You can get more formal information in this paper: Multi-Dimensional Separation of Concerns.

What it Means

"Separation of Concerns" in its simplest form is separating a problem into different points of view. For instance, the documentation uses the "Separation of Concerns" pattern to make the documents comprehensible (we have separate documents for developers, administrators, and block implementers). The documents also use the pattern with XML and XSL so that the look is separated from the content. Either can change without breaking the other.

This pattern is less clear to point out in the code, however the concept is evident. There are several interfaces included in Avalon that identify an object's role within the system. For instance, all components have certain contracts -- therefore any object that implements the Component interface must comply with those contracts. This allows developers to manipulate components using a standard interface, without worrying about the semantics of the implementation. They are separate concerns.

How to Use It

There are many ways to separate concern areas, but in Avalon we use interfaces to define the concern areas addressed in code.
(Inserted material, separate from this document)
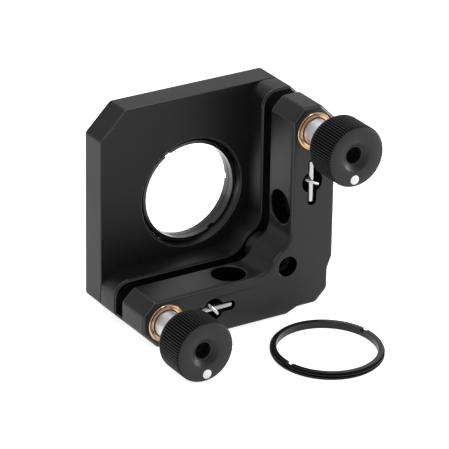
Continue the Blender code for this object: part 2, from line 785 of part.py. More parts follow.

Every time you use interfaces within Object Oriented Programming (OOP), you are using the "Separation of Concerns" Pattern. The interface separates the concern of the implementation from the concern of the user of the interface. For example, every object that can be configured implements the Configurable interface. The contract surrounding the Configurable interface is that the instantiator of the object passes a Configuration object to the Configurable object (see "Inversion of Control"). Just what the Configurable object does with the passed Configuration object is irrelevant to the instantiator.